Amnesty International Benefit on 13th October at The Chemic Tavern in Woodhouse  - live music and stupidity from 8.30!


----------



## tufty79 (Oct 9, 2007)

any more info on who's playing, seeformiles? am up leeds way that weekend and not been to the chemic for far too long...
and what's the door charge?


----------



## seeformiles (Oct 9, 2007)

There's a band ("Bad Man's Dog") on at the end and various bits and bobs before that including a little scratch band we've put together doing some Klesmer/Jazz/Python tunes somewhere in the middle (we're toying with the names "World of Leather" or "Molten Brown").

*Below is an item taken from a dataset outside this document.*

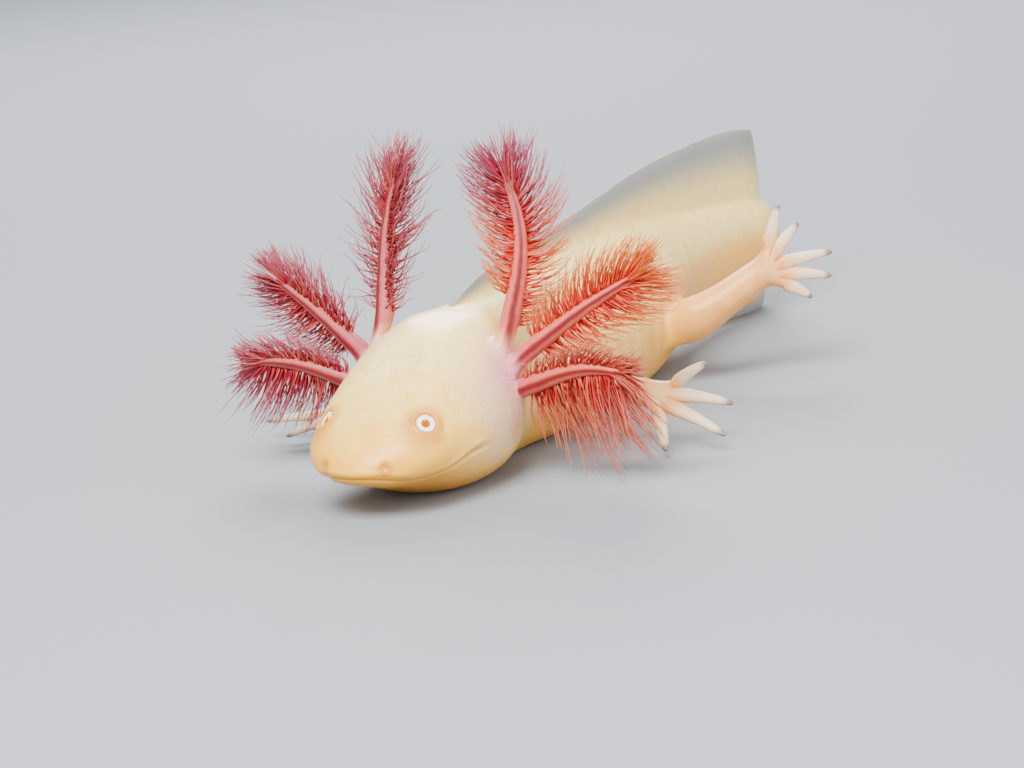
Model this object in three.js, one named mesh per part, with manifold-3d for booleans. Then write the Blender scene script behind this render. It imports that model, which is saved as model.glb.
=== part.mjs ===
// An adult axolotl, Ambystoma mexicanum, lying on the floor. Millimetres, +Z up.
// The head looks along -Y, the animal's left side is +X, and the tail folds round behind its right side.
// The body is one row of cross-sections along a spine; limbs, fins and gills grow out of it.

import * as THREE from 'three';
import { mergeVertices } from 'three/addons/utils/BufferGeometryUtils.js';
import Module from 'manifold-3d';

const wasm = await Module();
wasm.setup();

// ---------------------------------------------------------------- driving dimensions

const GAP = 0.3;                 // clearance between neighbouring pieces
const FLOOR = 0;                 // height of everything that rests

// Stations along the spine, measured backwards from the line between the eyes.
const SNOUT = -10.7;
const NECK = 31;
const SHOULDERS = 39;
const VENT = 122;
const TAIL_FOLD = 157;
const FOLD_END = 195;
const TAIL_TIP = 240;

// Bends of the spine: the stretch each runs over and its turn in degrees, to the animal's right.
const BENDS = [
  { from: 104, to: 148, turn: -9 },
  { from: TAIL_FOLD, to: FOLD_END, turn: 130 },
];

const BODY_SIDES = 20;           // facets round the body
const BODY_ROUNDNESS = 2.12;     // superellipse exponent of a cross-section
const WIDEST_LEVEL = 0.44;       // where a section is widest, as a share of its height

// Sections of the head, closer together towards the rounded snout.
const HEAD_STATIONS = [SNOUT, -10.3, -9.6, -8.4, -7, -5, -2.4, 1, 5, 10, 15, 20, 24, 28, NECK - GAP / 2];

// The mouth seen from the side: [back, height] from before the snout to behind the corner of the mouth.
const MOUTH_LINE = [[-20, 8.4], [-9.5, 8.2], [-7, 7.4], [-4, 6.8], [0, 7.0], [3, 7.8], [7, 9.3]];
const JAW_HINGE = [9, 8.4];
const JAW_BACK = [13, 2];
const WEDGE_DEPTH = 10;          // how far below the floor the wedge under the mouth line reaches
const JAW_REACH = 16;            // how far back the jaw's own sections run
const LIP_OVERHANG = 0.8;        // how far the jaw is set in under the lip at the chin
const OVERHANG_FADE = 14;        // length over which the overhang fades towards the corner of the mouth

const EYE_RADIUS = 2.15;
const EYE_LINE = { side: 9.2, back: 0.7, height: 15.1 };

const FIN_ROOT = 2.4;            // half thickness of a fin where it leaves the body
const FIN_EDGE = 0.45;           // half thickness at its free edge
const FIN_DEPTH = 3;             // how deep its root starts inside the body's outline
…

Door charge should only be a couple of quid - hope you can make it!


----------



## rutabowa (Oct 9, 2007)

i used to live 30 seconds from the Chemic, it used to be ace in an extremely deprived and depressing way but it closed down, i am glad it has opened back up again.


----------



## chooch (Oct 9, 2007)

rutabowa said:
			
		

> i used to live 30 seconds from the Chemic, it used to be ace in an extremely deprived and depressing way but it closed down, i am glad it has opened back up again.


Used to like the chemic. Great chippy next door, too.


----------



## tufty79 (Oct 9, 2007)

cheers seeformiles - i'm currently ahving to decide between coming to this, or hurtling back to london for a tank party 

i'll see ya saturday if leeds wins out 

and if i don't, hope you have a feckin' mint gig and raise tonloads of money xx


----------



## rutabowa (Oct 9, 2007)

chooch said:
			
		

> Used to like the chemic. Great chippy next door, too.

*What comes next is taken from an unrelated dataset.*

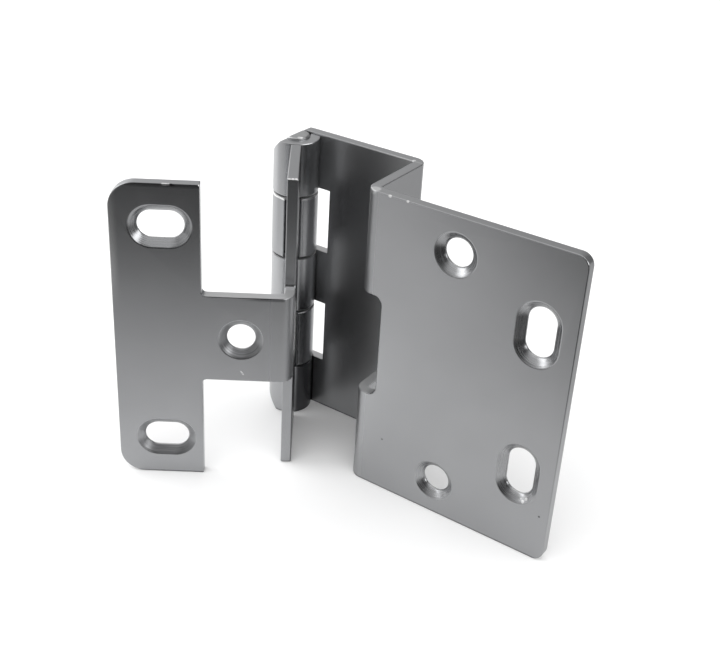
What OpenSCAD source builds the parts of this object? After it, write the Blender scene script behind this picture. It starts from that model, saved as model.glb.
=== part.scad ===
// Wrap-around cabinet hinge: two folded sheet-steel wings on one fixed pin, five knuckles.
// Millimetres. Z is the pin axis, Z = 0 is the plane of the lower edges.
// X runs along the door plate and the front plate of the door wing, away from the pin.
// Y points from the inside of the cabinet to the room.
// The door wing stands still in this file and the cabinet wing is drawn opened from it.

/* [Overall] */
// height of both wings and of the barrel
plate_h = 70; // [50:0.5:100]
// thickness of the sheet that both wings are folded from
sheet_t = 2.3; // [1.8:0.1:2.6]
// inside radius of the square bends
bend_r = 0.6; // [0.3:0.1:1.2]
// angle the hinge is drawn open, 0 is the closed door
open_angle = 55; // [0:1:180]

/* [Pin and knuckles] */
// diameter of the hinge pin
pin_d = 5.6; // [4.5:0.1:6.5]
// radial play between the pin and the knuckles of the cabinet wing
pin_play = 0.05; // [0.02:0.01:0.1]
// end gap between neighbouring knuckles
knuckle_gap = 0.5; // [0.3:0.05:1]
// how much taller than a fifth of the height the knuckles of the cabinet wing are
knuckle_extra = 0.4; // [0:0.1:0.8]
// step from the upper edge of the front plate down to the barrel
knuckle_drop = 0.4; // [0.1:0.05:0.8]
// gap between the pin and the inner face of the front plate
front_gap = 0.75; // [0.5:0.05:0.9]
// lean of the free end of a door knuckle, where it closes on the front plate
roll_lean = 30; // [20:1:32]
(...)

oh YES i had forgotten that was so good!!
the old couple who used to run it (the pub i mean) were nice, he gave me a black pudding once, this was in like 2001 though.


----------



## tufty79 (Oct 9, 2007)

it's run (afaik) by some lovely ladies atm who also run the wrens in town 

and mmmmmm@that chippy.  and hyde park fisheries 

/derail


----------



## seeformiles (Oct 9, 2007)

tufty79 said:
			
		

> cheers seeformiles - i'm currently ahving to decide between coming to this, or hurtling back to london for a tank party
> 
> i'll see ya saturday if leeds wins out
> 
> and if i don't, hope you have a feckin' mint gig and raise tonloads of money xx



Cheers - It'll be a good laugh!


----------



## seeformiles (Oct 16, 2007)

Thanks to everyone who came to the Chemic on Saturday - esp. Tufty79. Sorry I didn't get a chance to chat but v.full of mushrooms!! Let us know if you need a band sometime and if we're free, we'll do it.


----------



## tufty79 (Oct 16, 2007)

hehehe - no worries 

'world of leather' are in my list of new favourite bands. very very very good stuff indeed (especially the 'phwee!' whistle, and the 'crazy' cover with what sounded like spoons being played).

let me know if you've got more stuff coming up, and i'll be in touch about potentials xx


----------



## Bingo (Oct 31, 2007)

gutted missed it, should check this bit more often!


----------